→ The exercise
Write out every entry word for word.

# # #

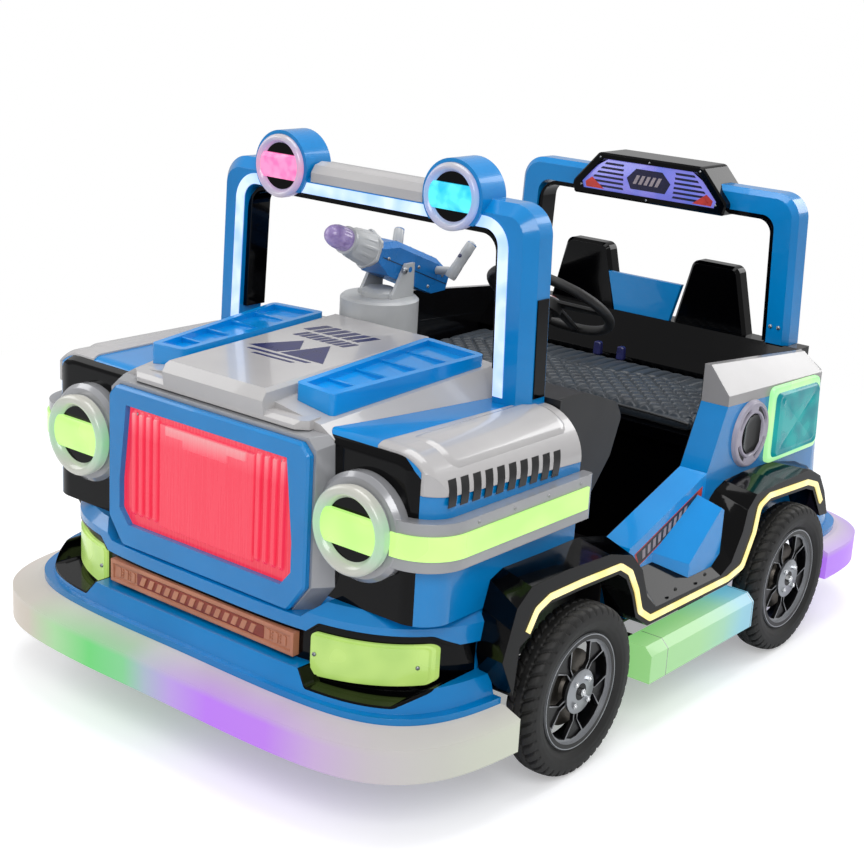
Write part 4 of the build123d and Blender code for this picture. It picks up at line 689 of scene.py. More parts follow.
# Rounded shoulder of the wings, as the CAD model has it: centre (x, z) and radius of the skin
SHOULDER_CENTRE = (495.0, 701.0)
SHOULDER_RADIUS = 109.0


def on_shoulder(station, arc, lift):
    """Point over the wing's skin. arc is the length from the start of the curve: negative on
    the flat top, then radius times angle, then straight down the side."""
    quarter = SHOULDER_RADIUS * np.pi / 2
    turn = np.clip(arc, 0.0, quarter) / SHOULDER_RADIUS
    reach = SHOULDER_RADIUS + lift
    x = SHOULDER_CENTRE[0] + reach * np.sin(turn) + np.minimum(arc, 0.0)
    z = SHOULDER_CENTRE[1] + reach * np.cos(turn) - np.maximum(arc - quarter, 0.0)
    return np.stack(np.broadcast_arrays(x, station, z), axis=-1)


# Nose block that carries the plate and corner lamps, as the CAD model has it
NOSE_HALF, NOSE_TIP, NOSE_CORNER, NOSE_POWER = 618.0, 130.0, 805.0, 4.0


def nose_station(x, proud):
    """Station of the nose's rounded plan: (x/half)^p + (reach/length)^p = 1."""
    share = 1.0 - (np.abs(x) / (NOSE_HALF + proud)) ** NOSE_POWER
    return NOSE_CORNER - (NOSE_CORNER - NOSE_TIP + proud) * share ** (1.0 / NOSE_POWER)


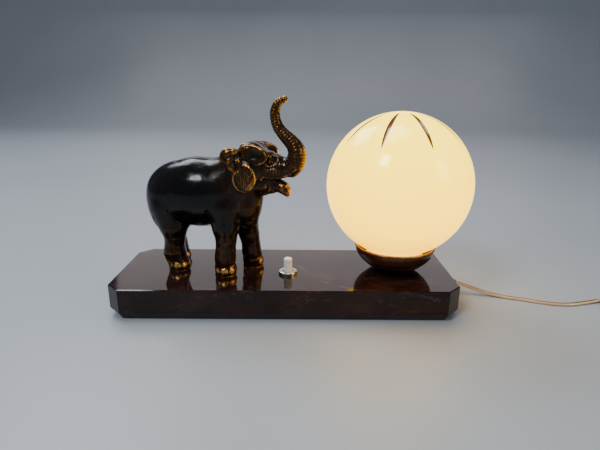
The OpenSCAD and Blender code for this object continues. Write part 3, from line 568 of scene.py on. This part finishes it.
def add_tie():
    """A flat, slightly crowned tie round the coil."""
    low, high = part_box("coil_tie")
    centre = (low + high) / 2
    out = Vector((math.cos(math.radians(-135)), math.sin(math.radians(-135)), 0))
    half = (COIL_OUTER_R - COIL_INNER_R + FLEX_T) / 2 + 0.0005
    top = (high.z - low.z) / 2 - 0.0003
    loop = [(math.cos(a), math.sin(a)) for a in np.linspace(0, 2 * math.pi, 48, endpoint=False)]
    loop = [(math.copysign(abs(x) ** 0.4, x) * half, math.copysign(abs(y) ** 0.4, y) * top) for x, y in loop]
    side = Vector((-out.y, out.x, 0))
    section = ((-0.0019, 0), (-0.0012, 0.0003), (0, 0.0006), (0.0012, 0.0003), (0.0019, 0), (0, -0.0002))
    points = []
    for x, y in loop:
        for across, lift in section:
            grow = 1 + lift / half
            points.append(centre + out * (x * grow) + side * across + Vector((0, 0, y * grow)))
    return add_piece("coil_tie_band", points, grid_faces(len(loop), len(section), wrap_rows=True), "rubber",
                     replaces=("coil_tie",))


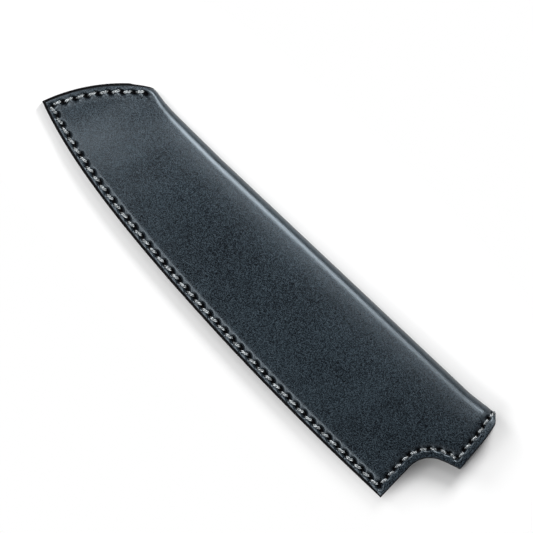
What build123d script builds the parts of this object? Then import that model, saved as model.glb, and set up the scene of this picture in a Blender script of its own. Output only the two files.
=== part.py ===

# # #

→ Solution to the exercise
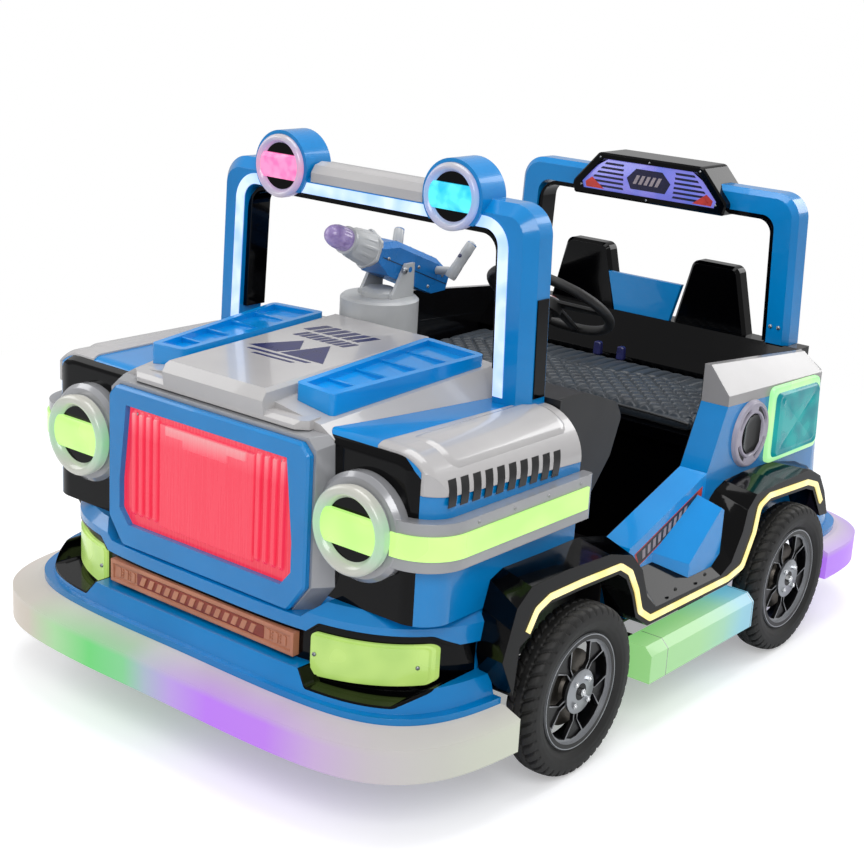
Write part 4 of the build123d and Blender code for this picture. It picks up at line 689 of scene.py. More parts follow.
# Rounded shoulder of the wings, as the CAD model has it: centre (x, z) and radius of the skin
SHOULDER_CENTRE = (495.0, 701.0)
SHOULDER_RADIUS = 109.0


def on_shoulder(station, arc, lift):
    """Point over the wing's skin. arc is the length from the start of the curve: negative on
    the flat top, then radius times angle, then straight down the side."""
    quarter = SHOULDER_RADIUS * np.pi / 2
    turn = np.clip(arc, 0.0, quarter) / SHOULDER_RADIUS
    reach = SHOULDER_RADIUS + lift
    x = SHOULDER_CENTRE[0] + reach * np.sin(turn) + np.minimum(arc, 0.0)
    z = SHOULDER_CENTRE[1] + reach * np.cos(turn) - np.maximum(arc - quarter, 0.0)
    return np.stack(np.broadcast_arrays(x, station, z), axis=-1)


# Nose block that carries the plate and corner lamps, as the CAD model has it
NOSE_HALF, NOSE_TIP, NOSE_CORNER, NOSE_POWER = 618.0, 130.0, 805.0, 4.0


def nose_station(x, proud):
    """Station of the nose's rounded plan: (x/half)^p + (reach/length)^p = 1."""
    share = 1.0 - (np.abs(x) / (NOSE_HALF + proud)) ** NOSE_POWER
    return NOSE_CORNER - (NOSE_CORNER - NOSE_TIP + proud) * share ** (1.0 / NOSE_POWER)


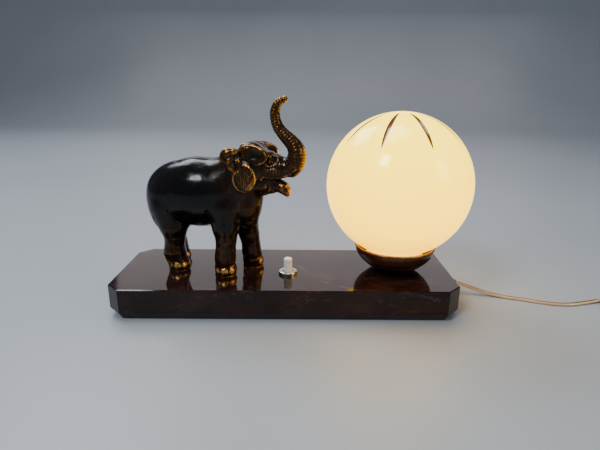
The OpenSCAD and Blender code for this object continues. Write part 3, from line 568 of scene.py on. This part finishes it.
def add_tie():
    """A flat, slightly crowned tie round the coil."""
    low, high = part_box("coil_tie")
    centre = (low + high) / 2
    out = Vector((math.cos(math.radians(-135)), math.sin(math.radians(-135)), 0))
    half = (COIL_OUTER_R - COIL_INNER_R + FLEX_T) / 2 + 0.0005
    top = (high.z - low.z) / 2 - 0.0003
    loop = [(math.cos(a), math.sin(a)) for a in np.linspace(0, 2 * math.pi, 48, endpoint=False)]
    loop = [(math.copysign(abs(x) ** 0.4, x) * half, math.copysign(abs(y) ** 0.4, y) * top) for x, y in loop]
    side = Vector((-out.y, out.x, 0))
    section = ((-0.0019, 0), (-0.0012, 0.0003), (0, 0.0006), (0.0012, 0.0003), (0.0019, 0), (0, -0.0002))
    points = []
    for x, y in loop:
        for across, lift in section:
            grow = 1 + lift / half
            points.append(centre + out * (x * grow) + side * across + Vector((0, 0, y * grow)))
    return add_piece("coil_tie_band", points, grid_faces(len(loop), len(section), wrap_rows=True), "rubber",
                     replaces=("coil_tie",))


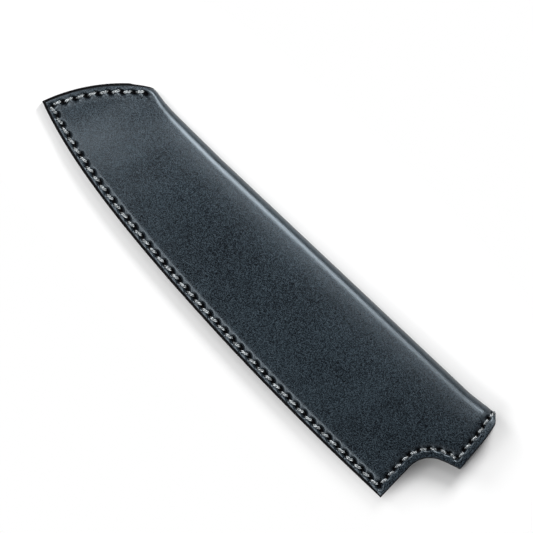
What build123d script builds the parts of this object? Then import that model, saved as model.glb, and set up the scene of this picture in a Blender script of its own. Output only the two files.
=== part.py ===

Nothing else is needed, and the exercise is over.